- _TO DO_: Go through the data below line by line and count those containing the word "bodies". Reply with the count only.
____
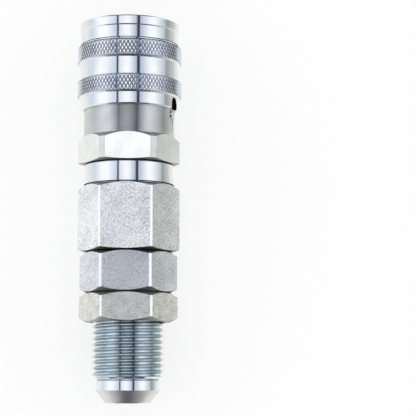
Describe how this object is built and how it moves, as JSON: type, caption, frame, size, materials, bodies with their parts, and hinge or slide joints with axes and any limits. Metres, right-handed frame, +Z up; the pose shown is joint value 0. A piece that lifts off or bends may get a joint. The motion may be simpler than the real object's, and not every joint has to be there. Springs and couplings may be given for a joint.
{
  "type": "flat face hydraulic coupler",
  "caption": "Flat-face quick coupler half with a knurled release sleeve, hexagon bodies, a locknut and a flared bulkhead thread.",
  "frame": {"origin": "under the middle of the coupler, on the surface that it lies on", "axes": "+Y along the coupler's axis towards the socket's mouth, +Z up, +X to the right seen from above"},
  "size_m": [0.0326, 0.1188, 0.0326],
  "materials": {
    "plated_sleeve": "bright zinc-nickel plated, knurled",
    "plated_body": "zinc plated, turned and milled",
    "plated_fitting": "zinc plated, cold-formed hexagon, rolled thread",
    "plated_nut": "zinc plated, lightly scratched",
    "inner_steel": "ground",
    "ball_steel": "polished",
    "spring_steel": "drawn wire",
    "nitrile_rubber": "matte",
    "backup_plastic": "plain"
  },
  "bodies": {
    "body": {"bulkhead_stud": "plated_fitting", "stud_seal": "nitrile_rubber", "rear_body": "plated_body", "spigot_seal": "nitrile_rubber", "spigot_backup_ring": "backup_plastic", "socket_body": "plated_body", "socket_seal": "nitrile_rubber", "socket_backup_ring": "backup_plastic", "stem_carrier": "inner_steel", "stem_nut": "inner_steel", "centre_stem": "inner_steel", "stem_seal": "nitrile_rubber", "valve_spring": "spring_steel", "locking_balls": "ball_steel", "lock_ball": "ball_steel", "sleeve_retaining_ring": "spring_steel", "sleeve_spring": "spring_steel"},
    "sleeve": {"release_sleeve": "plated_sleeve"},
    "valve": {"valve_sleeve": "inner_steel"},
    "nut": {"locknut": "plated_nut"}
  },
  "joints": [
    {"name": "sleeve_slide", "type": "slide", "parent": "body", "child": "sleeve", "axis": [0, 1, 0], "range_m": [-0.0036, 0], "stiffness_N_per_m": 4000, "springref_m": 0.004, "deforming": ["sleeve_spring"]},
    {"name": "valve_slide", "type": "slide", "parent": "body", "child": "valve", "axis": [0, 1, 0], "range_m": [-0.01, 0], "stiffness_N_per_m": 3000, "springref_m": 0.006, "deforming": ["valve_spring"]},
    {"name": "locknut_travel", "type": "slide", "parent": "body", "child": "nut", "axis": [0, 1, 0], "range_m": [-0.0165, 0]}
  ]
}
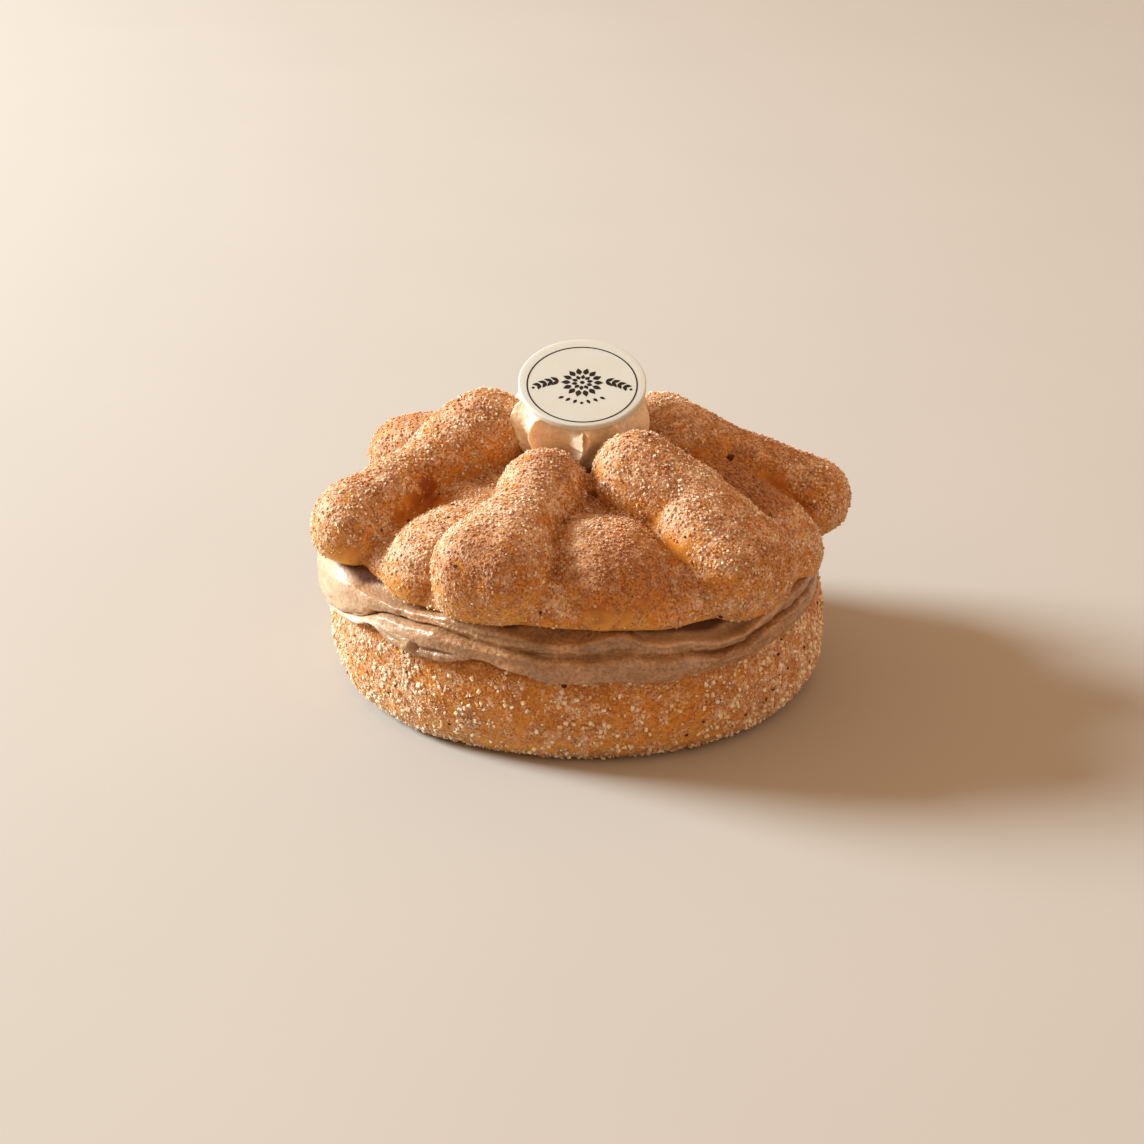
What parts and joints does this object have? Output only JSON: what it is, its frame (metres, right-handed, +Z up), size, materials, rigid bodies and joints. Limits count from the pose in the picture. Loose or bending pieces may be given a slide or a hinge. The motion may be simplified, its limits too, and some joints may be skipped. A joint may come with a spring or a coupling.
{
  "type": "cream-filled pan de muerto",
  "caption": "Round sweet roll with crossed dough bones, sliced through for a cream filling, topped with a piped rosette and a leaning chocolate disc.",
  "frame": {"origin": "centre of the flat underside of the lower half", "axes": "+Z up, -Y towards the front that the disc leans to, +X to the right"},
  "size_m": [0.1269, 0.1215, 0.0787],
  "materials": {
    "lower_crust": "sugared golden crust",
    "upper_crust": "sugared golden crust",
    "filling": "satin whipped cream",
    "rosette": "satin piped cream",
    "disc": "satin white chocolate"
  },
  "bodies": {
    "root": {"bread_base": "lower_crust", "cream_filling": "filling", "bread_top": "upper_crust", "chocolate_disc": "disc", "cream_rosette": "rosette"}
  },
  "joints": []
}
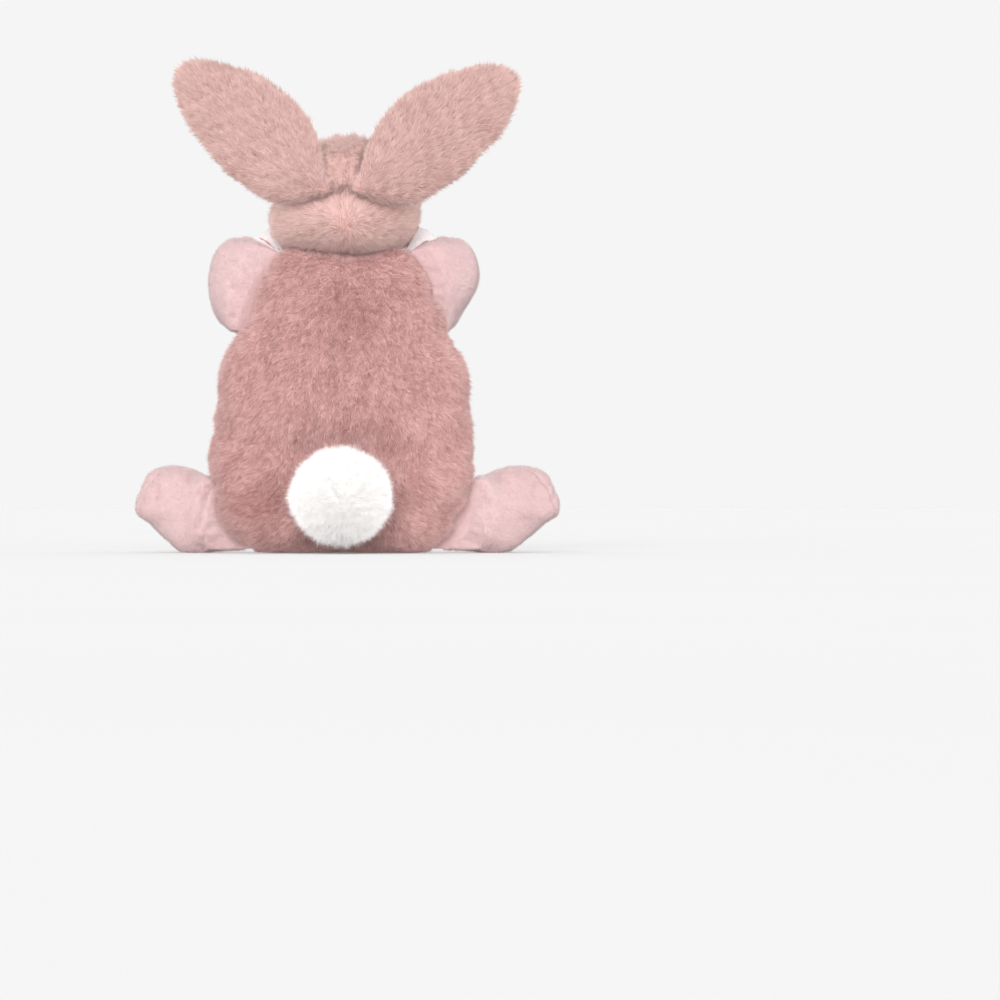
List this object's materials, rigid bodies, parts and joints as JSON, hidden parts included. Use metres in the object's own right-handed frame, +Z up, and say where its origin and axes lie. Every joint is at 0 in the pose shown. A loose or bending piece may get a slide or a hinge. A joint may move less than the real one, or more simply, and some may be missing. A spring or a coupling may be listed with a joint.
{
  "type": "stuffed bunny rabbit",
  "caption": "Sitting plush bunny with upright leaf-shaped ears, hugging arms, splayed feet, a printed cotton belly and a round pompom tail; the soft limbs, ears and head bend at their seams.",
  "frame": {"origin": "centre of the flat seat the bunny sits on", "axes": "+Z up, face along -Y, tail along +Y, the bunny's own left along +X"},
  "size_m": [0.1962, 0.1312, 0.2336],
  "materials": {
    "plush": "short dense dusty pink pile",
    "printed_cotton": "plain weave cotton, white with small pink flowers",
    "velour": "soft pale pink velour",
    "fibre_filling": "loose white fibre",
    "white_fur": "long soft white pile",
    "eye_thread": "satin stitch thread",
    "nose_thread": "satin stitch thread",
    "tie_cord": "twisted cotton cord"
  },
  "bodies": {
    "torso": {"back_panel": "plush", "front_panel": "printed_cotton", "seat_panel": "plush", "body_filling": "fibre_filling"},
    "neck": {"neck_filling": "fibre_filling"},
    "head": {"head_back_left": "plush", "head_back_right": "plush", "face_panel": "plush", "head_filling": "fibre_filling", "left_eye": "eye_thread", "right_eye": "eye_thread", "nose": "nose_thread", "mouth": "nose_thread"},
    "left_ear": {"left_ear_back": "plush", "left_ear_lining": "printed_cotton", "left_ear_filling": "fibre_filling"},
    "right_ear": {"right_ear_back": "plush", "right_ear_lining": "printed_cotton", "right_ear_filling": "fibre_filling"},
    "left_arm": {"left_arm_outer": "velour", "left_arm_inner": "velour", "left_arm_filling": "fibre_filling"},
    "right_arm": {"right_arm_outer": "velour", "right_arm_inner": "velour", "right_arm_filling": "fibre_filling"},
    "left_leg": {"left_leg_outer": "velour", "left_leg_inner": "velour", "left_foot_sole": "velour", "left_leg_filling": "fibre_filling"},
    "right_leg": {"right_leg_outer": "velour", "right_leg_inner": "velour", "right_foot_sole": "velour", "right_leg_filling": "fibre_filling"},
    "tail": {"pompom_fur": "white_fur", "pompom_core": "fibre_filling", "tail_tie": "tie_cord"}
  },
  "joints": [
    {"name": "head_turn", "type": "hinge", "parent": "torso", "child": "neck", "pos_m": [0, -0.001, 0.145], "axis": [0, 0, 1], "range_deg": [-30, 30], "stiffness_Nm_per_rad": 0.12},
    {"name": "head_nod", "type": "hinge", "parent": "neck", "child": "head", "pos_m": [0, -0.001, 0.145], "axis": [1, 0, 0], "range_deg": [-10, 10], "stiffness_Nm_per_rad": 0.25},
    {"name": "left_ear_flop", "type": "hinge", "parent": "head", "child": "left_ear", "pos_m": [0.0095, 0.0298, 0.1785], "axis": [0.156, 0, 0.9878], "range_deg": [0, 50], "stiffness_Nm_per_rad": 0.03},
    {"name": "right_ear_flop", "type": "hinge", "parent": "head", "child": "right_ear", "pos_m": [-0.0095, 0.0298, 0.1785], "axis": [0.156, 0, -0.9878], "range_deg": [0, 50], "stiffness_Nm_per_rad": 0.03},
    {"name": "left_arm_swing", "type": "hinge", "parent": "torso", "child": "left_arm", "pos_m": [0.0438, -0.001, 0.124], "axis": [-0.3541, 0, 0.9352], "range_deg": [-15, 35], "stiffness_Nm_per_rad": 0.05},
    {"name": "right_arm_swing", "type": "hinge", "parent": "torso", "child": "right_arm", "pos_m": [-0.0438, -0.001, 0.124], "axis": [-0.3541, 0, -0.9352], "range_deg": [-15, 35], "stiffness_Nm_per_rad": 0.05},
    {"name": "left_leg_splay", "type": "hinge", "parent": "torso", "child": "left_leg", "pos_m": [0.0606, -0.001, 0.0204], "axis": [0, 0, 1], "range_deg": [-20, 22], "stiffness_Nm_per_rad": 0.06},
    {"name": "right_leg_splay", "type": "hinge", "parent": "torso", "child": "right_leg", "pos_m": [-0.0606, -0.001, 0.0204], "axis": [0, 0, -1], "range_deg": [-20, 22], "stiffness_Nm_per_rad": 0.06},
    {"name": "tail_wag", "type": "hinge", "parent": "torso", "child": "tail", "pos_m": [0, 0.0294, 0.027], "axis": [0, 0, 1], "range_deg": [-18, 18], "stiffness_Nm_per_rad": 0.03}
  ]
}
____
- _OUTPUT OF THE EXERCISE_: 7